Cuando el futuro inmediato no aparenta ser positivo para quienes habitamos esta ciudad, bien vale la pena analizar con mayor detenimiento eventos tan propios como la Romería, en los que se conjuntan y armonizan varios de nuestros rasgos más distintivos.
Si este encuentro multitudinario tiene en la fe religiosa su común denominador, también es verdad que no impone dogmas ni requisitos. Es igualmente un encuentro de libre voluntad; a nadie se obliga a asistir ni tampoco se excluye por ninguna razón a los interesados en presentarse. Y en esa convivencia se recuperan valores como solidaridad y humanismo, que se expresan en la solicitud con que se apoya a quienes lo necesitan. Aparece también el respeto por las diferencias, por las particulares expresiones de religiosidad.
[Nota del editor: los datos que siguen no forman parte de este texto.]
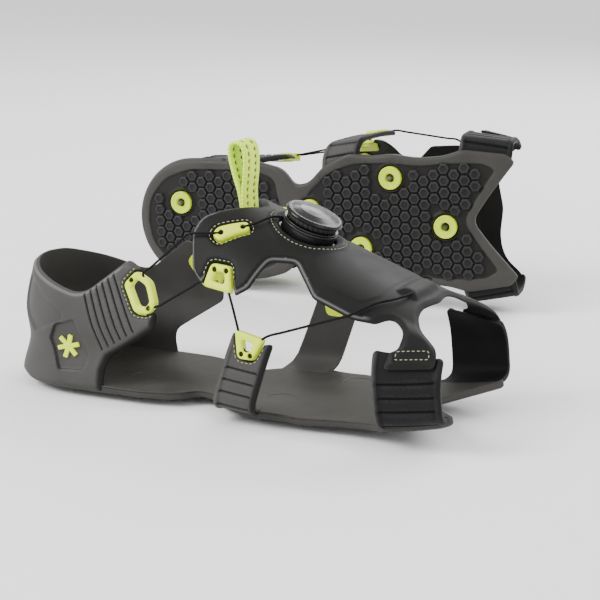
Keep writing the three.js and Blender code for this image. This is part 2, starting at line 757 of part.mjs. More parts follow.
const pair = new THREE.Group();
pair.add(rightCleat, leftCleat);
const extent = new THREE.Box3().setFromObject(pair, true);
pair.position.set(-(extent.min.x + extent.max.x) / 2, -(extent.min.y + extent.max.y) / 2, -extent.min.z);

export default pair;
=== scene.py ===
# %% [markdown]
# # A pair of shoe ice cleats
# The object is a moulded rubber cleat that is pulled over a shoe: a heel cup, four side straps and a
# hexagon-lugged tread with steel studs, drawn tight by a thin lace, six guides and a dial on an instep
# panel. The right cleat stands as it is worn and the left one lies on its side behind it. The CAD model
# gives the frame: every piece made here sits where a CAD node sits, and rides on that node's body.

# %% The frame
import json
import math

import bmesh
import bpy
import numpy as np
from mathutils import Euler, Matrix, Vector, geometry


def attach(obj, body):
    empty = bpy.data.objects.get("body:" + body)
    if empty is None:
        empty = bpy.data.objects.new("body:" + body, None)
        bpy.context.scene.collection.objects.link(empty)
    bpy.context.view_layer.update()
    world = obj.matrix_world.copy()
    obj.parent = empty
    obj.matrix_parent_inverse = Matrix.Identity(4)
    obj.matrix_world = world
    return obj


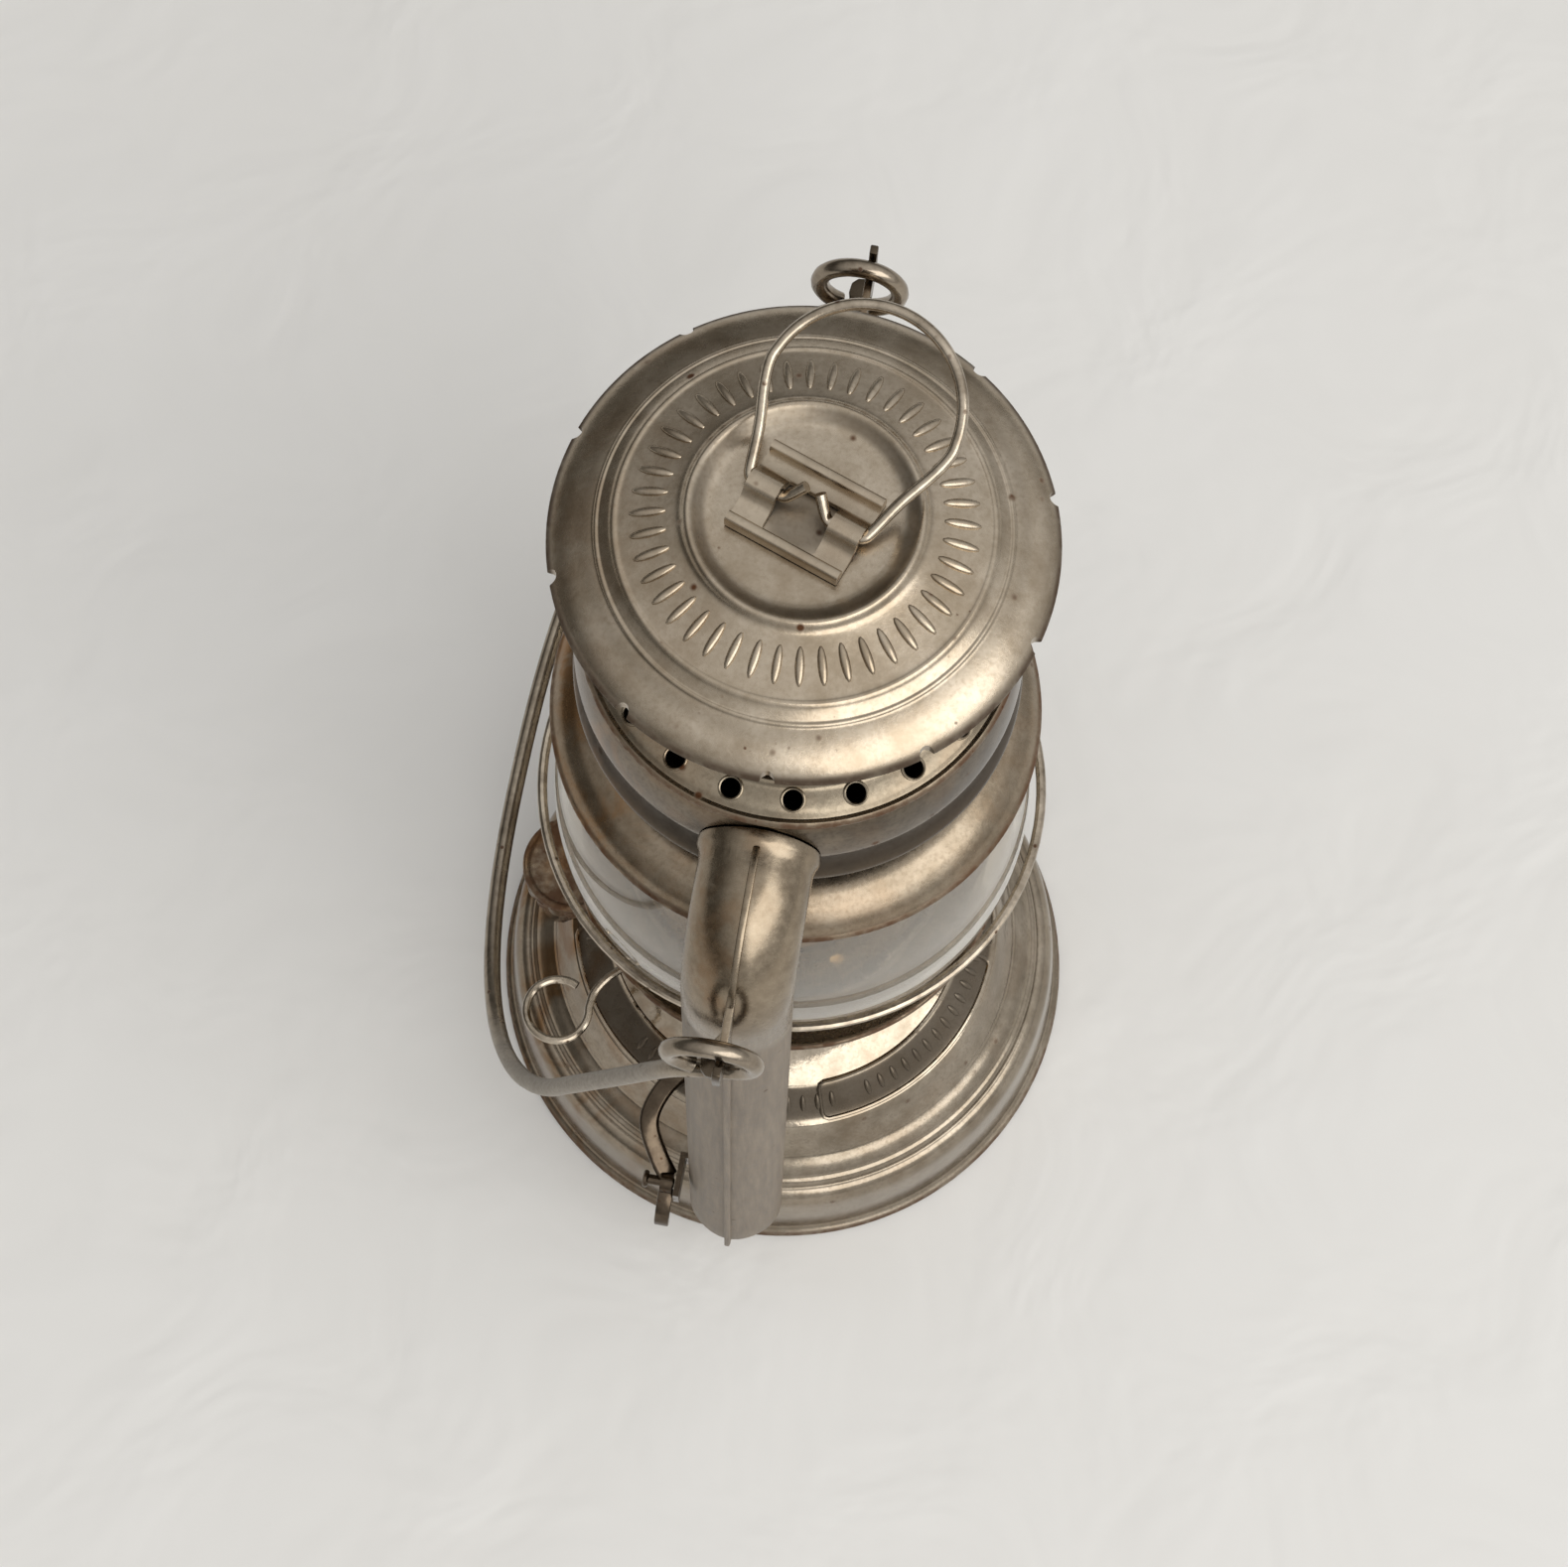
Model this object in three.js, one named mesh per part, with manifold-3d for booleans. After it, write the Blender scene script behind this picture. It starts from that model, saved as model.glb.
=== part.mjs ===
// Kerosene lantern with two side tubes, a glass globe, a lifting hood and a swinging bail.
// Millimetres, +Z up. The origin is the middle of the tank's underside, the tubes lie along Y,
// and the lift lever is beside the front tube, on the -Y side.

import * as THREE from 'three';
import { mergeVertices } from 'three/addons/utils/BufferGeometryUtils.js';
import Module from 'manifold-3d';

const wasm = await Module();
wasm.setup();

// Gaps and shared sizes
const seatGap = 0.3;
const slideGap = 0.5;
const cutOverrun = 3;
const sheetWall = 0.9;
const weldReach = 1e-4;
const leastSideLength = 0.1;
const degree = Math.PI / 180;
const halfTurn = Math.PI;
const wholeTurn = 2 * Math.PI;

// Sides of round holes, rods and rings, by how large they are
const fineSides = 24;
const neckSides = 20;
const rodSides = 16;
const eyeSides = 14;
const pinSides = 12;
const holeSides = 8;
const smallHoleSides = 6;

// Tank
const tankRadius = 65;
const tankHeight = 50;
const tankOpeningRadius = 18;
const tankSegments = 32;
const tankOutlineShares = [
  [0.978, 0.000], [1.000, 0.018], [1.000, 0.054], [0.975, 0.085], [0.954, 0.340], [0.938, 0.425],
  [0.892, 0.480], [0.878, 0.514], [0.854, 0.556], [0.800, 0.600], [0.769, 0.680], [0.722, 0.800],
  [0.590, 0.914], [0.360, 0.990],
];
const bottomPanelRadius = 24;
const bottomRecessDepth = 2.2;
const bottomStepWidth = 5;

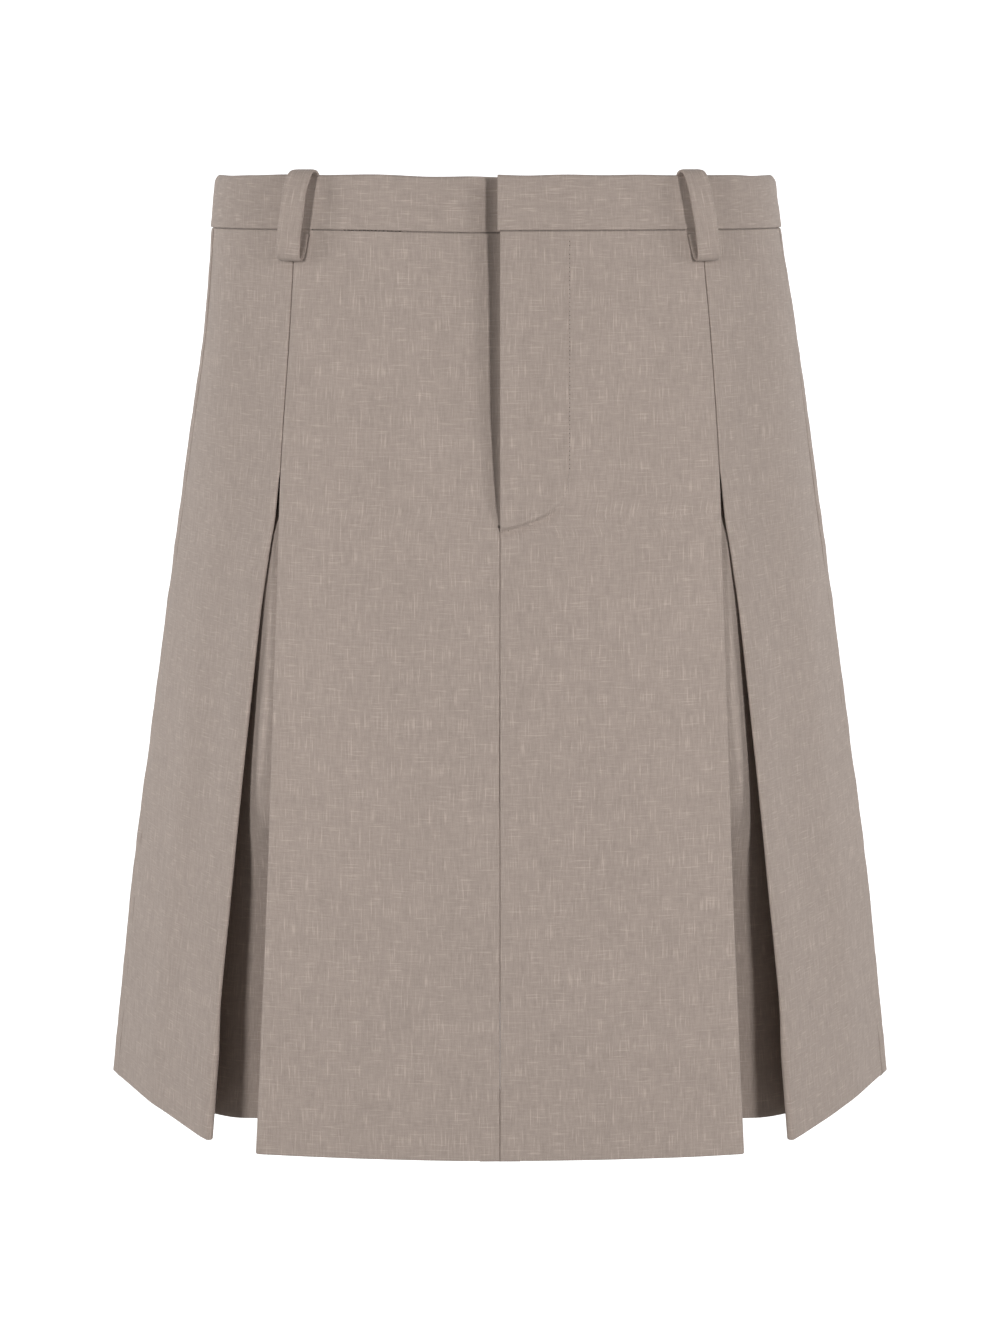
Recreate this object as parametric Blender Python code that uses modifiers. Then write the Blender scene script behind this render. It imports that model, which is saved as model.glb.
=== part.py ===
"""Pleated mini skirt, hollow and filled out as when it is worn.

Metres, +Z up. The front faces -Y and +X is the wearer's left. The origin is the middle of the waist opening,
inside the waistband, 11 mm above the waist seam. Each sheet of cloth is a grid of points on its right side,
and Solidify gives it its thickness on the wrong side. Grids run downwards, and anticlockwise seen from above.
"""

from collections import namedtuple
from math import atan2, cos, pi, radians, sin, sqrt

import bmesh
import bpy
from mathutils import Vector

MM = 0.001

# Cloth and seams, in millimetres.
CLOTH = 1.5
SEAM_GAP = 0.3
LAYER_GAP = 0.4
WAIST_SEAM_GAP = 0.8
SIDE_SEAM_INSET = 0.4
FOLD_RADIUS = 1.95
FOLD_STEPS = 5

# The skirt from waist seam to hem, and where its stitching stops.
HEM_Z = -449.5
PLEAT_OPENS_Z = -122.0
PLEAT_TOP_Z = -110.0
FLY_END_Z = -148.0
FLY_FADE = 5.0

# The waistband, and how its ends lap at centre front.
BAND_TOP_Z = 15.5
BAND_BOTTOM_Z = -11.0
BAND_CLOTH = 3.0
BAND_PROUD = 0.6
BAND_CORNER_RADIUS = 5.0
BAND_ROW_DROPS = (0.0, 1.0, 3.0, 7.5, 16.5)
BAND_LAP_DEPTH = 4.6
BAND_END_X = -1.2
LAP_WIDTH = 34.0
UNDERLAP_DROP = 2.6
UNDERLAP_DROP_REACH = 80.0
UNDERLAP_DROP_FADE_Z = -60.0

# The waist hangs this much lower at the back than at the front.
BACK_DROP = 6.0
BACK_DROP_REACH = 90.0
BACK_DROP_FADE_Z = -120.0

# The fly: the right front dips behind the left front's edge within this distance of centre front.
DIP_WIDTH_TOP = 13.0
DIP_WIDTH_END = 7.0
UNDERLAP_WIDTH = 33.0

# The closed zip in the fly, and the hook between the waistband's ends.
ZIP_TOP_Z = -19.0
ZIP_END_Z = -118.0
ZIP_INNER_X = 4.0
ZIP_OUTER_X = 28.0
ZIP_THICKNESS = 1.2
SLIDER_SIZE = (7.0, 2.7, 10.0)
SLIDER_Z = -27.0
HOOK_WIDTH = 13.0
HOOK_HEIGHT = 10.0
HOOK_FROM_X = 8.0
HOOK_THICKNESS = 1.0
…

Y en una ciudad donde los índices de criminalidad crecen igual que su enorme población, la Romería es también una cita a la que acuden familias completas, incluidos ancianos y niños.
Y otra característica no menos importante de este encuentro de tantos: no hay mecanismos de control, sólo de orden.
Esa conjunción de voluntades que se ha repetido durante 275 años bien podría retomarse, recuperarse, para enfrentar los retos económicos, urbanos, sanitarios, sociales, que nos reclaman a todos, respuesta y acción.